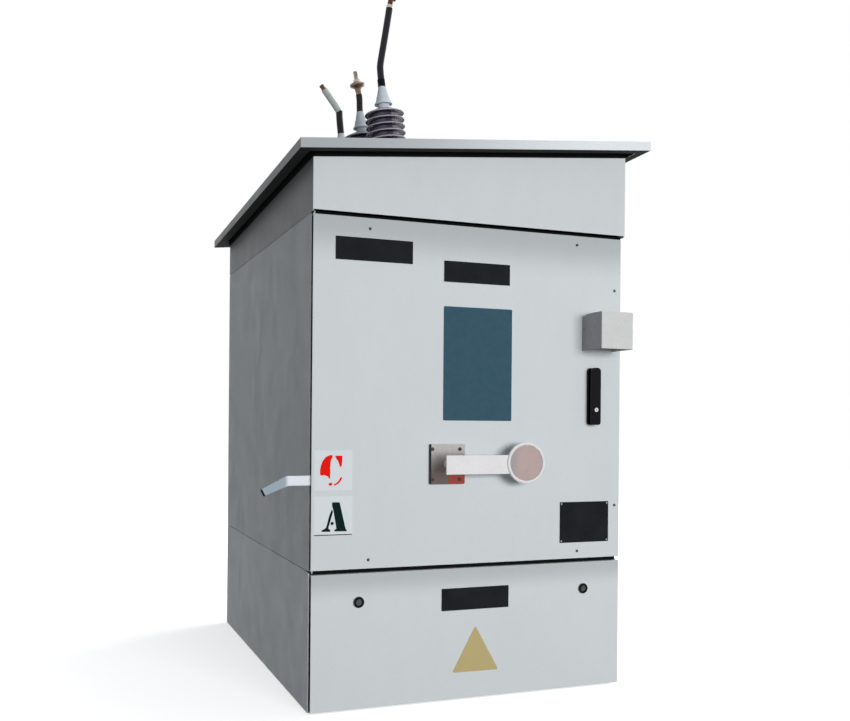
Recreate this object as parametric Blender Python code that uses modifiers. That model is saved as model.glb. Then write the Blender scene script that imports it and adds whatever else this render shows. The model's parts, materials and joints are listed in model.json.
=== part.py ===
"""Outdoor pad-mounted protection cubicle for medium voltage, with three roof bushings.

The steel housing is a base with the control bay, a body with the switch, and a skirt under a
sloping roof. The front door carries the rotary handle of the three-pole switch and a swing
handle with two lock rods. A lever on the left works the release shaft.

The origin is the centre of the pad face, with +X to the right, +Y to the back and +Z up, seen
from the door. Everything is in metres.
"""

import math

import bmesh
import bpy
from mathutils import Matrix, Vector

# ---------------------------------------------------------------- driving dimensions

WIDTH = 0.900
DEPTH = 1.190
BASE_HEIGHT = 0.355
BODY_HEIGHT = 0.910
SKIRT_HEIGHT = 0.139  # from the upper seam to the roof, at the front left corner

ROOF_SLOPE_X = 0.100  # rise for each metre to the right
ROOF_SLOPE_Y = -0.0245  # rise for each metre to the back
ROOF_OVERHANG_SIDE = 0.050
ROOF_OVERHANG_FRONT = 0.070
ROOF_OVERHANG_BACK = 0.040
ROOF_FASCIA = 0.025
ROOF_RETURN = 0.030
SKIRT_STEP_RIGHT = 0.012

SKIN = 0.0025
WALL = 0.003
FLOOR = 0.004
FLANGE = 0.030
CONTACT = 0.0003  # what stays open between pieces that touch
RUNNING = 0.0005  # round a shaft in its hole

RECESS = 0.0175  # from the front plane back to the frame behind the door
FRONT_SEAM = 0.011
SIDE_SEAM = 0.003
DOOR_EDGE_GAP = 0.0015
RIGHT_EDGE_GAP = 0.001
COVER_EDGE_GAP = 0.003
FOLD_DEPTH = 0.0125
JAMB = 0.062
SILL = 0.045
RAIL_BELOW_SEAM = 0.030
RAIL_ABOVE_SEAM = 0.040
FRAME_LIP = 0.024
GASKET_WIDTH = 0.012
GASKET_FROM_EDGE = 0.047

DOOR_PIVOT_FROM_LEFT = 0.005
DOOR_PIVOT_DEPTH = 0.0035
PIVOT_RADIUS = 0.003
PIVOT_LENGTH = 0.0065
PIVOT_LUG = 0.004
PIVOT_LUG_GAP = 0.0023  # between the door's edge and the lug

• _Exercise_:
Reproduce the whole listing word for word.

• _Written response_:
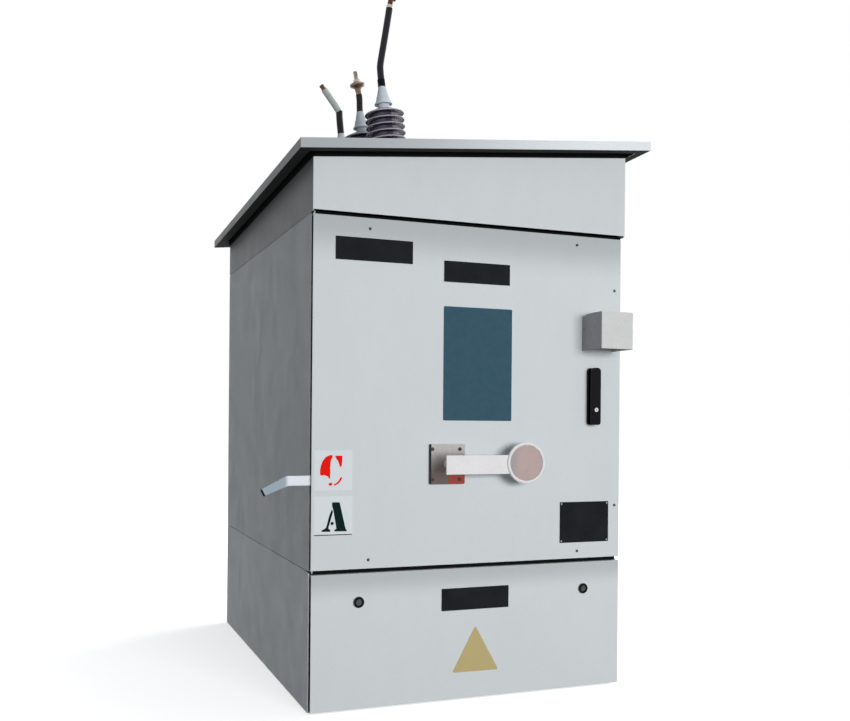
Recreate this object as parametric Blender Python code that uses modifiers. That model is saved as model.glb. Then write the Blender scene script that imports it and adds whatever else this render shows. The model's parts, materials and joints are listed in model.json.
=== part.py ===
"""Outdoor pad-mounted protection cubicle for medium voltage, with three roof bushings.

The steel housing is a base with the control bay, a body with the switch, and a skirt under a
sloping roof. The front door carries the rotary handle of the three-pole switch and a swing
handle with two lock rods. A lever on the left works the release shaft.

The origin is the centre of the pad face, with +X to the right, +Y to the back and +Z up, seen
from the door. Everything is in metres.
"""

import math

import bmesh
import bpy
from mathutils import Matrix, Vector

# ---------------------------------------------------------------- driving dimensions

WIDTH = 0.900
DEPTH = 1.190
BASE_HEIGHT = 0.355
BODY_HEIGHT = 0.910
SKIRT_HEIGHT = 0.139  # from the upper seam to the roof, at the front left corner

ROOF_SLOPE_X = 0.100  # rise for each metre to the right
ROOF_SLOPE_Y = -0.0245  # rise for each metre to the back
ROOF_OVERHANG_SIDE = 0.050
ROOF_OVERHANG_FRONT = 0.070
ROOF_OVERHANG_BACK = 0.040
ROOF_FASCIA = 0.025
ROOF_RETURN = 0.030
SKIRT_STEP_RIGHT = 0.012

SKIN = 0.0025
WALL = 0.003
FLOOR = 0.004
FLANGE = 0.030
CONTACT = 0.0003  # what stays open between pieces that touch
RUNNING = 0.0005  # round a shaft in its hole

RECESS = 0.0175  # from the front plane back to the frame behind the door
FRONT_SEAM = 0.011
SIDE_SEAM = 0.003
DOOR_EDGE_GAP = 0.0015
RIGHT_EDGE_GAP = 0.001
COVER_EDGE_GAP = 0.003
FOLD_DEPTH = 0.0125
JAMB = 0.062
SILL = 0.045
RAIL_BELOW_SEAM = 0.030
RAIL_ABOVE_SEAM = 0.040
FRAME_LIP = 0.024
GASKET_WIDTH = 0.012
GASKET_FROM_EDGE = 0.047

DOOR_PIVOT_FROM_LEFT = 0.005
DOOR_PIVOT_DEPTH = 0.0035
PIVOT_RADIUS = 0.003
PIVOT_LENGTH = 0.0065
PIVOT_LUG = 0.004
PIVOT_LUG_GAP = 0.0023  # between the door's edge and the lug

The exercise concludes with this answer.